Main research question

How can a stack-agnostic Intermediate Representation (IR) be used to automate the translation and enforcement of healthcare compliance requirements within a CI/CD pipeline?

Problem Investigation

Healthcare software delivery faces a recurring mismatch between legal text and technical implementation. Manual compliance checks are often periodic, expensive, and weakly coupled to daily delivery workflows.

Stakeholders

  • Direct: ECC operational/compliance roles, DSTRCT engineering roles, and audit/vetting actors who decide release readiness.
  • Indirect: Patient/end user. The patient is a beneficiary of safer and more reliable delivery, but not a direct actor in certification workflow.

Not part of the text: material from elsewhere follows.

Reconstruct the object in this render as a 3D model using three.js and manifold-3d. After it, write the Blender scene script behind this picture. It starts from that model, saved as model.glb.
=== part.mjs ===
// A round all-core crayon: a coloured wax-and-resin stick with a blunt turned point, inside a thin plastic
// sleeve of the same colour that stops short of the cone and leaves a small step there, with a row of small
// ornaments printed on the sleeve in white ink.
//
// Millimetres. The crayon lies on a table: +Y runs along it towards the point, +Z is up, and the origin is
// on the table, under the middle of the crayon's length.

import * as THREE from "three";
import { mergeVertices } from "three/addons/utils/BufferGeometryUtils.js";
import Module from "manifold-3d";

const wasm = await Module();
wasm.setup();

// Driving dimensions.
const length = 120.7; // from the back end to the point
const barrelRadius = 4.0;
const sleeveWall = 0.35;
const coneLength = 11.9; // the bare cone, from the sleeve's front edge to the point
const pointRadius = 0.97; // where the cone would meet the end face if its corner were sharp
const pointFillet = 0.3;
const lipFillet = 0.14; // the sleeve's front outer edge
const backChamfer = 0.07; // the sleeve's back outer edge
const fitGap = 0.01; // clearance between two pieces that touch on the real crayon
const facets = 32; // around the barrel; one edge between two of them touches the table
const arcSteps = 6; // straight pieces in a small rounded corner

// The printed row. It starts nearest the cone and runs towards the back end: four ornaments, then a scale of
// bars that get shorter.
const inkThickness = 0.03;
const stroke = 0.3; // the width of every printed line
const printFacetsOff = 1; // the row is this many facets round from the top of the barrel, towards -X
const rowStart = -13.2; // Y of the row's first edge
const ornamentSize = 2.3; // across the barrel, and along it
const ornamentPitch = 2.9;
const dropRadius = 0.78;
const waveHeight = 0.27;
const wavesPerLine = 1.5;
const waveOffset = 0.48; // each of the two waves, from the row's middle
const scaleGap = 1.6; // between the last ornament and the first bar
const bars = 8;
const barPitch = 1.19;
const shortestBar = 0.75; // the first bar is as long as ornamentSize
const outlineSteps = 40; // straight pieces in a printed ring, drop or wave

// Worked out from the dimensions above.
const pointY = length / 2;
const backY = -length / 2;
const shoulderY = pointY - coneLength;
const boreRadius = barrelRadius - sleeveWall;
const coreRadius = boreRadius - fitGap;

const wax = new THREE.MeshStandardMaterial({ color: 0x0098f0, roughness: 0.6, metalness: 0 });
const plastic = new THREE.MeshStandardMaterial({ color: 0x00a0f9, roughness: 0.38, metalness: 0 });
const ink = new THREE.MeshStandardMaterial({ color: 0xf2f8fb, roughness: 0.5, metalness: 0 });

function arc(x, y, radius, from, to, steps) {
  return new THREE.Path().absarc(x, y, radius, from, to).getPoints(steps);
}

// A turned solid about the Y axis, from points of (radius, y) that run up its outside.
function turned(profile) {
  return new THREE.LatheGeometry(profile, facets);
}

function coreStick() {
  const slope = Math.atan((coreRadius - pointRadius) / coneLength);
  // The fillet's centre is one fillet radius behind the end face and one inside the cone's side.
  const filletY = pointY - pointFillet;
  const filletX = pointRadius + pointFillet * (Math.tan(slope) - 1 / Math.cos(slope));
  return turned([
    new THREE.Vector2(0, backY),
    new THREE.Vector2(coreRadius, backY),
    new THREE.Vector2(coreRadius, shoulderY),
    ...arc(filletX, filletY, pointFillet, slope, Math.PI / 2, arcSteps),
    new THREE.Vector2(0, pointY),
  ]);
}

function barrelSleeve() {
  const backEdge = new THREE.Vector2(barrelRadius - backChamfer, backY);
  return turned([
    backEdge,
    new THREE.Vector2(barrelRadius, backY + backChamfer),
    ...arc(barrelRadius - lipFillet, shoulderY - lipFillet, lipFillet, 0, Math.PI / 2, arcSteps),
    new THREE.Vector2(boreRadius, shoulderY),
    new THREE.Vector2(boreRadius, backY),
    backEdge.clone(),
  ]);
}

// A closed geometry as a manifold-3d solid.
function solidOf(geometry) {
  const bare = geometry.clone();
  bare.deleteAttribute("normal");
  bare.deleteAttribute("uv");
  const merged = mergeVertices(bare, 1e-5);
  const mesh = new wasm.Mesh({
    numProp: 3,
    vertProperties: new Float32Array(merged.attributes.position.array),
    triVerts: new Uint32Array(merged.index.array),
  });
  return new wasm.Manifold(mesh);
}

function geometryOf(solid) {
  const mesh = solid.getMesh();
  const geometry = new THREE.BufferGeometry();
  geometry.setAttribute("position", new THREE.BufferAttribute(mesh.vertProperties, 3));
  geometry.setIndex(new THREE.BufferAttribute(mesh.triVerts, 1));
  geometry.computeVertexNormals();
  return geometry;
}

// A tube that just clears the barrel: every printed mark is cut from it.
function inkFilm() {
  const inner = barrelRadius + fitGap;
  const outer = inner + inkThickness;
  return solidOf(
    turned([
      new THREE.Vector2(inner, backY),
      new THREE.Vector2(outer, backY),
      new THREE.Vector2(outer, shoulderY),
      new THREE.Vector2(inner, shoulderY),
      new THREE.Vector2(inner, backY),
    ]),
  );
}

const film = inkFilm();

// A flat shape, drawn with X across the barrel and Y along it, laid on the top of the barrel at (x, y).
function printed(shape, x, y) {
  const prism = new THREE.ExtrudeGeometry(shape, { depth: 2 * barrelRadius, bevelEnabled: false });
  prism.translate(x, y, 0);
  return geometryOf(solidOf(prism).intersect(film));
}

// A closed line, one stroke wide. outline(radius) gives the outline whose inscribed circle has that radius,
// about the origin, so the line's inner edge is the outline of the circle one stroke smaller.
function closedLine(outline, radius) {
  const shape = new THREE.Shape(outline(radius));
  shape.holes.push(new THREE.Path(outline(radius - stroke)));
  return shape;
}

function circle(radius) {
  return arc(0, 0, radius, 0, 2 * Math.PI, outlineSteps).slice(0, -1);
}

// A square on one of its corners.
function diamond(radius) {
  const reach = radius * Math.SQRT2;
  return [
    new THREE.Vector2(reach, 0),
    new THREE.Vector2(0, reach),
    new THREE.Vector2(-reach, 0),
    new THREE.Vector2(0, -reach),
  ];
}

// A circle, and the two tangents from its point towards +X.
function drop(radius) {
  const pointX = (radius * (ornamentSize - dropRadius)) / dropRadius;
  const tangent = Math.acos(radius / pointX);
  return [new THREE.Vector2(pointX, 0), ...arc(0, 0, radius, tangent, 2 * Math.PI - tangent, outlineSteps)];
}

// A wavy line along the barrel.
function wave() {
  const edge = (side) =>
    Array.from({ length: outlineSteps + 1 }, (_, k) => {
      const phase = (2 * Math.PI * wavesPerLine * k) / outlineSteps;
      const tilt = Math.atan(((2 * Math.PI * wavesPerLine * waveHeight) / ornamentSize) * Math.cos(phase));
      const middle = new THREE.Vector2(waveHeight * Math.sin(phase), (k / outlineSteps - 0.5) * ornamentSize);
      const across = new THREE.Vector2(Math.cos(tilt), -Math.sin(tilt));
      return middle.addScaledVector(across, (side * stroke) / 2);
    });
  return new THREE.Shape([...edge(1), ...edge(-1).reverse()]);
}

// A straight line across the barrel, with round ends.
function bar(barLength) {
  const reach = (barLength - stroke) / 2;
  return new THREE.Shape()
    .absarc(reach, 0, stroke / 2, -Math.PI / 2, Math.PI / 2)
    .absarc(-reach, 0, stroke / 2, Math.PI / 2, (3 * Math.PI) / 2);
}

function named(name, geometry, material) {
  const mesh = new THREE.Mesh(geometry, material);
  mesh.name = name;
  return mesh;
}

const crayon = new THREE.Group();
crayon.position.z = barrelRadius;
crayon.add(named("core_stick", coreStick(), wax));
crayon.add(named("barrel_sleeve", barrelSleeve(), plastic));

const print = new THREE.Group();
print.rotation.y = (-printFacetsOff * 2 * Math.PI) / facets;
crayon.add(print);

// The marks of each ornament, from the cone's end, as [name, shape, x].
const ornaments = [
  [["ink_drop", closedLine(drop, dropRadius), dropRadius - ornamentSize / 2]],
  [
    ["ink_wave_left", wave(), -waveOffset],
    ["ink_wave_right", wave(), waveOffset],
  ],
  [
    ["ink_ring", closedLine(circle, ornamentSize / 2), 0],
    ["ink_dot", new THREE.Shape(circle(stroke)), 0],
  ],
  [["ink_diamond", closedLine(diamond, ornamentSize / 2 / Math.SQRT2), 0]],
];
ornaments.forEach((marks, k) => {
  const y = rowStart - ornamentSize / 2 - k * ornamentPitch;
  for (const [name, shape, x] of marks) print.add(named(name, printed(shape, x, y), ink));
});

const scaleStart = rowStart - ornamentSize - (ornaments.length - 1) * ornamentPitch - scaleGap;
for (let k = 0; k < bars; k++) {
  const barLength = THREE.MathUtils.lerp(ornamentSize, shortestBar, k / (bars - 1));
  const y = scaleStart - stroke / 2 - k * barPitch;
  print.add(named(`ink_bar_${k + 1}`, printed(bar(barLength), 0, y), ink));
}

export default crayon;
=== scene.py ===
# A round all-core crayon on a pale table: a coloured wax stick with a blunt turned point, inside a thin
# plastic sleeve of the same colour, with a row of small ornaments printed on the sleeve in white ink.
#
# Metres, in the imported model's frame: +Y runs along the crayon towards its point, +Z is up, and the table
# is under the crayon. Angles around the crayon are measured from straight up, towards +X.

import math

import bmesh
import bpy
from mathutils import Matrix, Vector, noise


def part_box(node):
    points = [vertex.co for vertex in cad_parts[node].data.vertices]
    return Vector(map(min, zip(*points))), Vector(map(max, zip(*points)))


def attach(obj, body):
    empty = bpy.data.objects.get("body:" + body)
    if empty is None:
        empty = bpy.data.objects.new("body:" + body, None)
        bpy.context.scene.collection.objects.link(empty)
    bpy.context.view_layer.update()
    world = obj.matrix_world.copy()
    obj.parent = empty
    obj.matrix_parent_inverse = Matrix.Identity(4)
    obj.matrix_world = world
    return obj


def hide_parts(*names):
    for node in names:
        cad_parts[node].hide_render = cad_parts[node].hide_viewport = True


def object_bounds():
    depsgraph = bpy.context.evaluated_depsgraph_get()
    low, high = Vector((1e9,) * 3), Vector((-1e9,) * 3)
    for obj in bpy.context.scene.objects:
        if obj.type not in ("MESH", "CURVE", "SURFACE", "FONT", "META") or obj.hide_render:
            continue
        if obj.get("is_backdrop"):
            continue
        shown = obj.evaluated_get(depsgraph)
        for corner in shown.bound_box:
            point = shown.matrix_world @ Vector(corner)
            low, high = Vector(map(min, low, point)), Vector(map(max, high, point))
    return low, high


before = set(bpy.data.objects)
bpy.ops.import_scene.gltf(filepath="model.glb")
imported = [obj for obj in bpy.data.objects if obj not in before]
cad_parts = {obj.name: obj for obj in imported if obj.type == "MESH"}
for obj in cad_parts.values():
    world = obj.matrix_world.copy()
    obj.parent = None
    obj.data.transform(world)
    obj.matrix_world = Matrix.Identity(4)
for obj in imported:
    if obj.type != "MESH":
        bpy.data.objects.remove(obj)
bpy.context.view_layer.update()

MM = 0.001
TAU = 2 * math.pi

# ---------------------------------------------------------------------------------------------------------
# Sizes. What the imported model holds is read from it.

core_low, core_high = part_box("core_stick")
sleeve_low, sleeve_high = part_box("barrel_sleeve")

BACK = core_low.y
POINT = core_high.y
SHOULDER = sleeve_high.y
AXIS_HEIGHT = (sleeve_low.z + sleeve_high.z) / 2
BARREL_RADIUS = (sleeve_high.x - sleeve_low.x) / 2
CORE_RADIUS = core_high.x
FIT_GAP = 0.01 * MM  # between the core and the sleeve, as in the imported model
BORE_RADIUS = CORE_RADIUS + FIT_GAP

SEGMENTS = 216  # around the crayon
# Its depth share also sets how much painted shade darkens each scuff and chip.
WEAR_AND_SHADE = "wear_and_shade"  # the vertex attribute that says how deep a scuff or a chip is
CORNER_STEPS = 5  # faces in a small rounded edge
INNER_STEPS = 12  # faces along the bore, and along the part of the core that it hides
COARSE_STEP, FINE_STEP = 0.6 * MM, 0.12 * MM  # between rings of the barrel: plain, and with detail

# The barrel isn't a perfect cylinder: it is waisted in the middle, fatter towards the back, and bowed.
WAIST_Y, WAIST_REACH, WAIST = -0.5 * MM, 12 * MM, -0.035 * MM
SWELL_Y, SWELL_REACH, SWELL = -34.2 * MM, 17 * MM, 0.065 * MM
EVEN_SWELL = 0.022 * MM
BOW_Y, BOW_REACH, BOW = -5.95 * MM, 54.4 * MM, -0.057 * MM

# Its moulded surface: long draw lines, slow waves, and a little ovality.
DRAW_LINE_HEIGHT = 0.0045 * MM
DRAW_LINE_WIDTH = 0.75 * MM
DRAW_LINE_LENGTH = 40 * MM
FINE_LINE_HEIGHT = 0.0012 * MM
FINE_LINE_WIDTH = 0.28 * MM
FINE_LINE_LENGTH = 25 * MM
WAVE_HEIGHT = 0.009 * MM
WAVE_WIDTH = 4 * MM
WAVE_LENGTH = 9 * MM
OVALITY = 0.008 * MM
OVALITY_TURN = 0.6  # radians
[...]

Why Patient Is Not a Direct Stakeholder

Shift-left compliance changes when and where controls are checked, not the release prerequisite itself. Software is still only released when certification and governance conditions are met. The most likely patient-facing effect is shorter lead time for compliant improvements, not direct participation in certification decisions.

Synthesis Framework

The main question is answered through four supporting sub-questions:

  • SQ0 establishes existing solutions and known limitations.
  • SQ1 defines the representational requirements of the IR.
  • SQ2 defines transformation from IR to technical guardrails.
  • SQ3 evaluates delivery/security impact and trade-offs.

Integration Matrix

Supporting Question Primary Output Role in Main Answer Remaining Uncertainty
SQ0 Existing Work Comparative baseline of tools and limits Justifies novelty and design choices External tools evolve quickly
SQ1 Meta-Model Required IR attributes and constraints Defines what must be encoded Completeness across all clauses
SQ2 Compiler Mapping Mapping strategy from IR to controls Defines how automation is operationalized Environment-specific edge cases
SQ3 Impact Observed or predicted delivery/security effects Validates utility and trade-offs Generalization to other contexts

Risk Management

All research risks are tracked in the centralized Research Risk Register, categorized by main question and sub-question scope.

Iteration Checkpoints

  • Checkpoint A: Stakeholder boundary validated with audit/compliance roles.
  • Checkpoint B: SQ0-SQ2 provide implementable design basis.
  • Checkpoint C: SQ3 establishes effect and limitations.

Evaluation Boundary

The thesis can validate expected effects using experiments, expert review, or case evidence, but cannot fully evaluate long-term behavior in all real-world operational contexts.

Evidence Map

  • Regulatory and scientific sources.
  • Stakeholder interview notes and decisions.
  • IR schema drafts and mapping examples.
  • Pipeline gate prototypes and validation outputs.
  • Risk register entries and compensating-control decisions.